ETFs are investment funds that are traded on stock exchanges, much like individual stocks. Generally, they are designed to track the performance of a specific index, sector, commodity, or other assets. For example, an S&P 500 ETF aims to replicate the performance of the S&P 500 index. Therefore, this structure allows investors to gain exposure to a broad range of securities through a single investment.

Unlike mutual funds, which are only traded at the end of the trading day, ETFs can be bought and sold throughout the day, providing more flexibility. They also typically have lower fees compared to mutual funds, making them a more cost-effective option for many investors.


Historical Performance of ETF

ETFs, like the S&P 500 Vanguard ETF, follow the performance of many big companies.
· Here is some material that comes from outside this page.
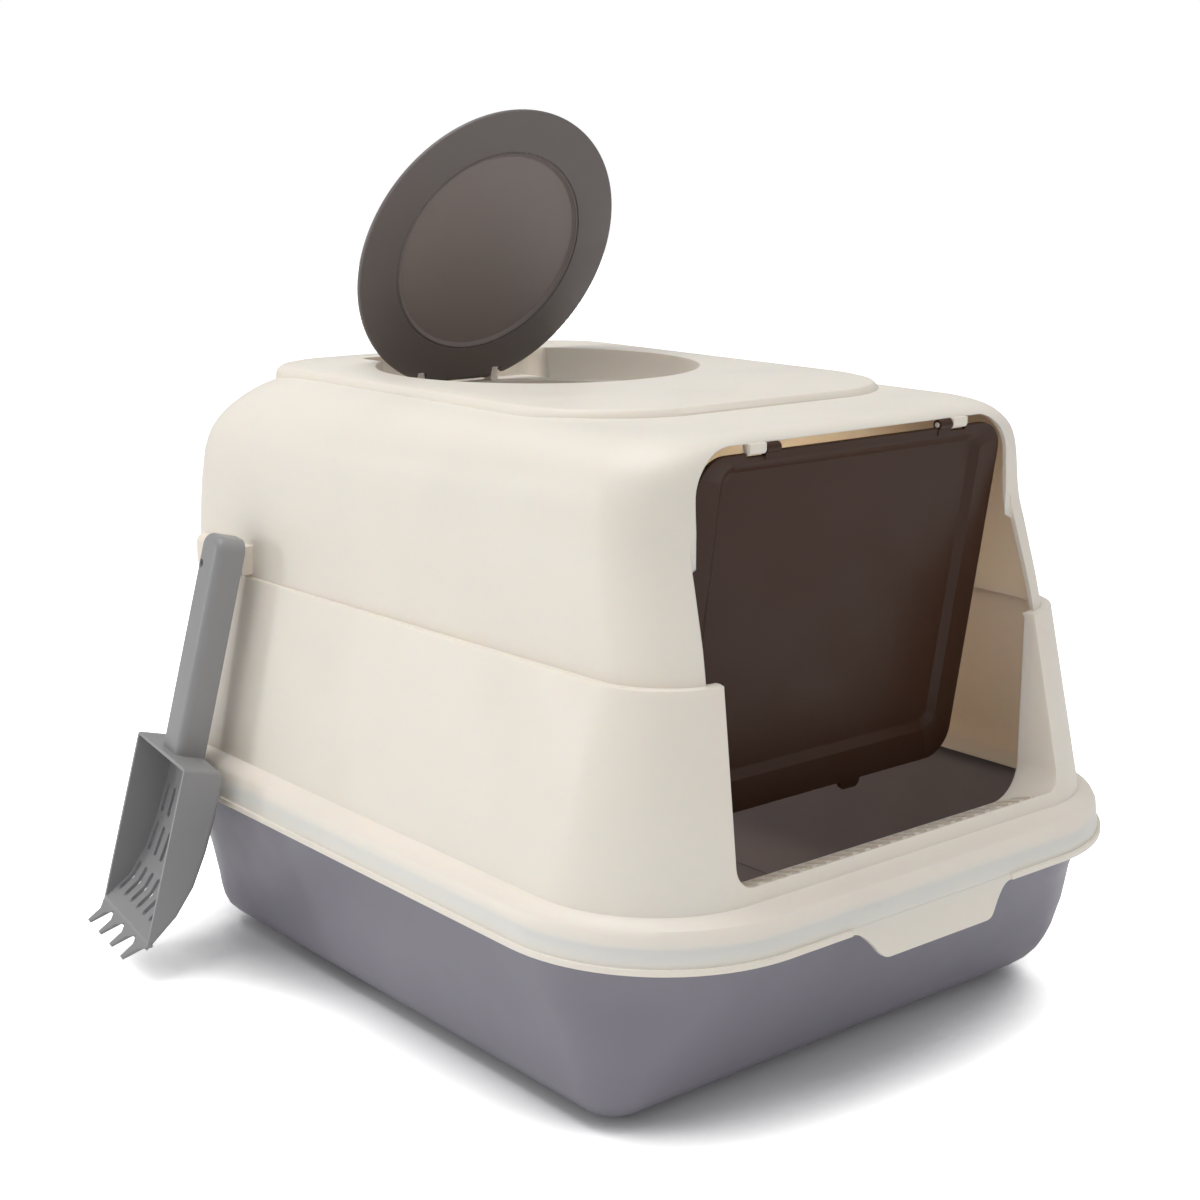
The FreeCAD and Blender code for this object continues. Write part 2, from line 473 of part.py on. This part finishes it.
def make_scoop():
    """Scoop, modelled upright (X wide, Y deep, Z up the handle) and then placed on its peg."""
    w, d, t, length = SCOOP_HALF, SCOOP_DEPTH, SCOOP_WALL, SCOOP_LENGTH
    # (deep, up) points of the sweep of the floor from the top to the teeth
    sweep = [(d, -28.0), (24.2, -50.0), (21.2, -71.0), (14.6, -89.5)]
    outer = side_prism([(0, 0), (d, 0)] + sweep + [(1.6, -length), (0, -length)], -w, w)
    rear = [e for e in outer.Edges if e.BoundBox.YMin > d - 0.1 and e.BoundBox.ZMin > -0.1]
    outer = outer.makeFillet(5.5, rear)
    sides = [e for e in outer.Edges if e.BoundBox.XLength < 0.01 and e.BoundBox.YMin > 1.0 and
             e.BoundBox.ZMax < -5.0 and e.Length > 10.0]
    outer = outer.makeFillet(3.0, sides)
    inner = side_prism([(-1, -t), (d - t, -t)] + [(y - t, z + 0.3) for y, z in sweep] +
                       [(-1.6, -length + 3.2)], -w + t, w - t)
    basket = outer.cut(inner)
    # floor runs on past the rim line into four pointed teeth that curl outwards
    blade = side_prism([(3.4, -length + 3.0), (1.6, -length), (-9.8, -length - 9.0),
                        (-10.6, -length - 8.0), (-1.4, -length + 0.8), (1.4, -length + 4.4)], -w, w)
    pitch = 2.0 * w / 4.0
    for i in range(4):
        left = -w + i * pitch
        right = left + pitch
        gap = Part.Face(Part.makePolygon([V(left, 0, 1), V(left + pitch * 0.30, 0, -2.2),
                                          V(left + pitch * 0.44, 0, -11.5), V(left, 0, -11.5),
                                          V(left, 0, 1)]))
        for side in (gap, gap.mirror(V((left + right) / 2.0, 0, 0), V(1, 0, 0))):
            cutter = side.extrude(V(0, 60, 0))
            cutter.translate(V(0, -30, -length + 1.0))
            blade = blade.cut(cutter)
    basket = basket.fuse(blade)
    # three rows of sifting slots along the floor
    for row_top in (-29.0, -54.0, -80.0):
        for column in range(-3, 4):
            slot = Part.makeBox(4.2, 40.0, 18.5, V(column * 11.0 - 2.1, 4.0, row_top - 18.5))
            slot = slot.makeFillet(1.9, [e for e in slot.Edges if e.BoundBox.YLength > 39.0])
            basket = basket.cut(slot)
    # hollow handle, rounded on the outer side and open towards the hood
    base_out, base_in, top_out, top_in = 4.8, 22.5, 3.2, 20.6
    handle = side_prism([(base_out, -4.0), (base_in, -4.0), (top_in, HANDLE_TOP), (top_out, HANDLE_TOP)],
                        -HANDLE_HALF, HANDLE_HALF)
    ends = [e for e in handle.Edges if e.BoundBox.ZMin > HANDLE_TOP - 0.1 and e.BoundBox.YLength > 5.0]
    handle = handle.makeFillet(8.0, ends)
    ridges = [e for e in handle.Edges if e.BoundBox.YMax < 4.9 and e.BoundBox.ZMax > 0.0]
    handle = handle.makeFillet(5.0, ridges)
    channel = side_prism([(base_out + 2.6, 3.0), (base_in + 3, 3.0), (top_in + 3, HANDLE_TOP - 3.0),
                          (top_out + 2.6, HANDLE_TOP - 3.0)], -HANDLE_HALF + 2.6, HANDLE_HALF - 2.6)
    tops = [e for e in channel.Edges if e.BoundBox.ZMin > HANDLE_TOP - 3.1 and e.BoundBox.YLength > 5.0]
    channel = channel.makeFillet(5.5, tops)
    ridges = [e for e in channel.Edges if e.BoundBox.YMax < base_out + 2.7 and e.BoundBox.ZMax > 4.0]
    channel = channel.makeFillet(2.6, ridges)
    scoop = basket.fuse(handle.cut(channel))
    scoop = scoop.cut(side_prism([(0, -t), (d - t, -t), (d - t, -6), (0, -8)], -w + t, w - t))
    hang = Part.makeCylinder(HANG_RADIUS, 12.0, V(HANG_SIDE, -2.0, HANG_HEIGHT), V(0, 1, 0))
    scoop = scoop.cut(hang)
    # turn into place
    x, y, z, o = SCOOP_WIDE, SCOOP_DEEP, SCOOP_UP, SCOOP_ORIGIN
    place = FreeCAD.Matrix(x.x, y.x, z.x, o.x, x.y, y.y, z.y, o.y, x.z, y.z, z.z, o.z, 0, 0, 0, 1)
    rotation = FreeCAD.Placement(place)
    scoop.Placement = rotation.multiply(scoop.Placement)
    return scoop


os.makedirs("parts", exist_ok=True)
save("tray", make_tray())
save("hood", make_hood())
save("top_lid", make_lid())
save("entry_flap", make_flap())
save("scoop", make_scoop())
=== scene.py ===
import json
import math

import bmesh
import bpy
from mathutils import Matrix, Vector


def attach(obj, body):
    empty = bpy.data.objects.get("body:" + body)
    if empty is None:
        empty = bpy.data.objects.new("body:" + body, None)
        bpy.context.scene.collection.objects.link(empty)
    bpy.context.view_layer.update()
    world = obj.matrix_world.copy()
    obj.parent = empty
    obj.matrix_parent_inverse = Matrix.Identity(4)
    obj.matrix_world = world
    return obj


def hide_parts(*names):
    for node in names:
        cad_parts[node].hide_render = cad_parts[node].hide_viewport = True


# Hooded cat litter box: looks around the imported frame. Metres, front -Y, Z up.

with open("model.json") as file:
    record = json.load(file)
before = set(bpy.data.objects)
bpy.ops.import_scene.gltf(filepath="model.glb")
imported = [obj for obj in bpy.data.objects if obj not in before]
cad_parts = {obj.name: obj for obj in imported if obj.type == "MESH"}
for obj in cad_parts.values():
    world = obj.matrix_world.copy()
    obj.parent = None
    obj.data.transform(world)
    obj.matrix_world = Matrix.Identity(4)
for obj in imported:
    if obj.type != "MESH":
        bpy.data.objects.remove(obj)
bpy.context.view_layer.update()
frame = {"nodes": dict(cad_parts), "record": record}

WHITE = (1.0, 1.0, 1.0, 1.0)
EDGE_ROUNDING = 0.0006               # radius that the shading gives to sharp edges
SMOOTH_BELOW = math.radians(32.0)    # facets that meet at less than this are shaded as one
LID_CENTRE = (0.0, 0.1273, 0.4151)   # middle of the lid where it is stored
DISC_EDGE = (0.0635, 0.0665)         # radius over which the lid's disc turns into its ring
AIM = (0.0, 0.0, 0.2)                # point that the studio lights face
TOWARDS_KEY = (-0.70, 0.58, 0.42)
FLOOR_HALF = 6.0


# ---- camera ---------------------------------------------------------------------------------------
def look_along(heading, fall):
    """Rotation of a camera turned by heading from +Y towards +X and tipped down by fall, in degrees."""
    return (math.radians(90.0 - fall), 0.0, -math.radians(heading))


camera = bpy.data.objects.new("camera", bpy.data.cameras.new("camera"))
bpy.context.scene.collection.objects.link(camera)
camera.location = (-0.7417, -0.8793, 0.4817)
camera.rotation_euler = look_along(39.53, 12.94)
camera.data.sensor_width = 36.0
camera.data.lens = 59.9
camera.data.clip_start = 0.05
camera.data.clip_end = 50.0
bpy.context.scene.camera = camera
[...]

Over the last five years, this ETF grew a lot because the companies it follows did well. Investing in ETFs can be a good way to spread your money across many companies, which helps lower risk. Even though some ETFs can go up and down a lot, they usually give a good return over time, especially if you stick with them.

The chart shows the historical performance of the S&P 500 Vanguard ETF (VOO) over a five-year period. The ETF tracks the S&P 500 index, representing the 500 largest U.S. companies. The price has grown from around $270 in 2019 to over $500 in 2024, reflecting a gain of about 91.89%. This growth demonstrates the ETF’s strong performance, driven by the overall rise of the stock market.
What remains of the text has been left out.